Officials are now eyeing 2018 as the start of production, but Kaboyo believes this is still too optimistic, pointing to infrastructure delays such as a $4.5 billion, 1,300 km export pipeline to the Kenyan coast that has not yet been started.

The tender to build a $2.5 billion domestic refinery was awarded only early this year, to Russia's RT-Global Resources, and construction is not expected to start before 2016.

Government economists estimate that developing the oil fields will cost $15-22 billion, against $50 billion that Tullow says the country could earn from crude sales during the lifetime of the Lake Albert fields.

Such sums are exciting investors around Hoima, where a new tarmac highway shimmers westwards through marshes and forests before plunging over an escarpment to the Albertine basin and the border with Democratic Republic of Congo.

Alongside the road, warehouses are springing up in lush green fields, next to banks, motor showrooms, office blocks and shopping malls.

Estate agents estimate land prices have gone up 50 percent in the last four years as speculators have snapped up plots. They anticipate huge demand from a population that has quadrupled since 2002 to 100,000, according to census data.
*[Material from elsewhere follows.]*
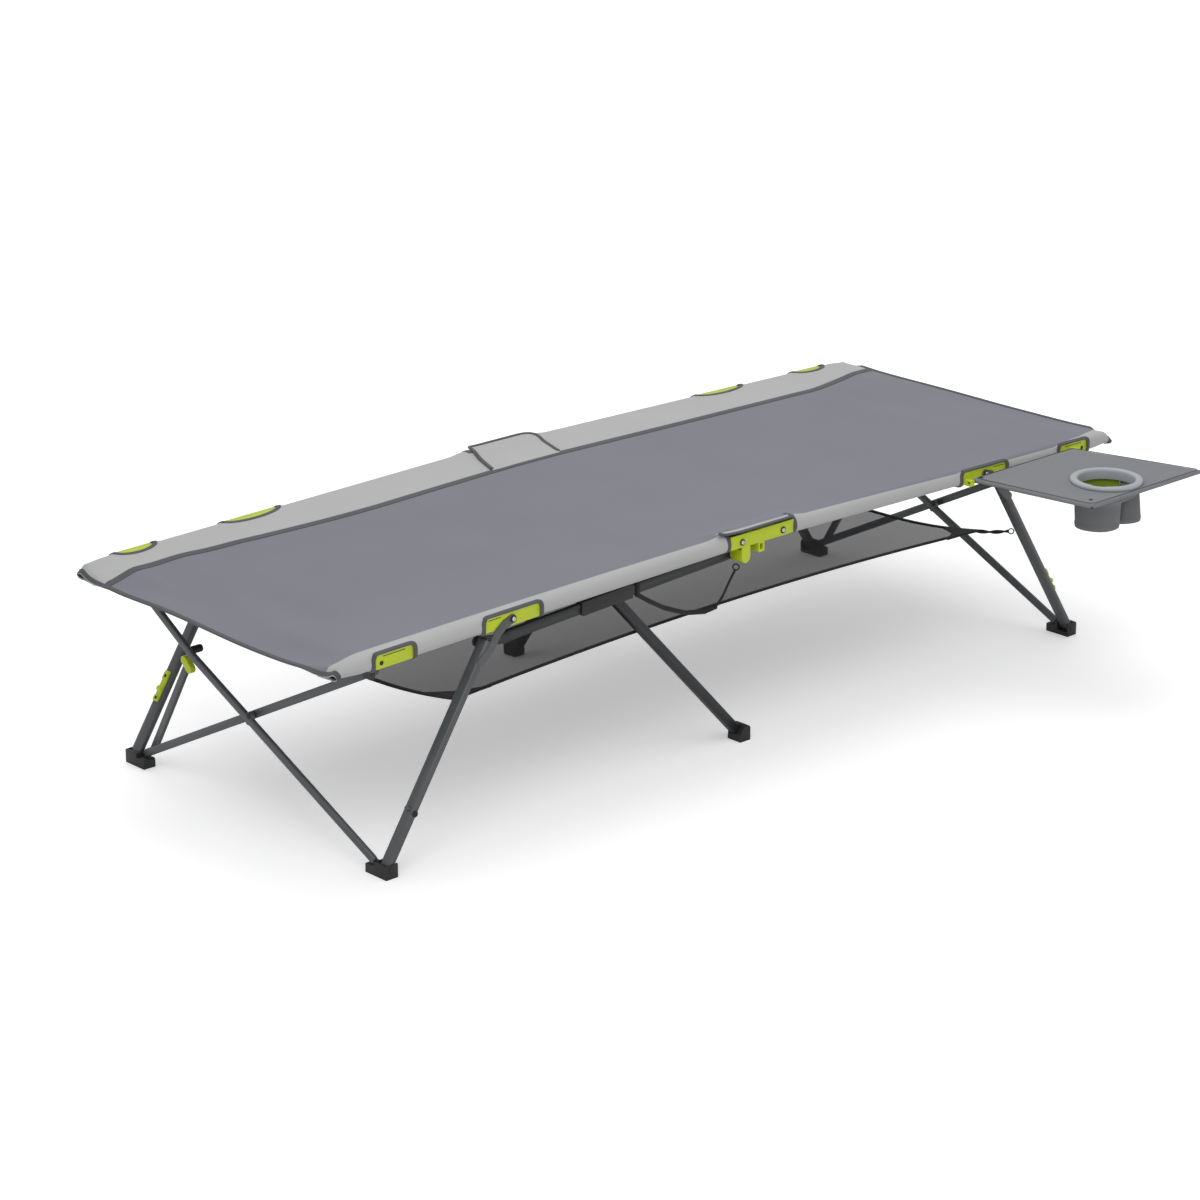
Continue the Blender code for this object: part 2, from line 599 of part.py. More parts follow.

"I see these two -- food and housing -- as the next growth hotspots in Hoima," said Ddembe Kawaga Setumba, 46, a grain and cereals dealer.

EARLY BIRDS

But the delays in oil production are pushing back the expected payday for investors who have banked on the arrival of oil men ready to splash out on everything from burgers and beer, fancy clothes and electronics, to schooling for their children.

For 40-year-old Godfrey Muleke, who sells and services Renault (RNL.BE) and Mitsubishi (MBI.F) trucks and water pumps and generators, business in the last two years has not been brisk.

Since opening he has sold only 10 Renault trucks and has about 25 off-roader vehicles under management on both lease and rental arrangements.

But he still believes he made the right choice by getting his foot in the door before anybody else.

"Moving in now is good," Muleke told Reuters. "You invest less when you move in early. And you're given a bird's eye view of the scene."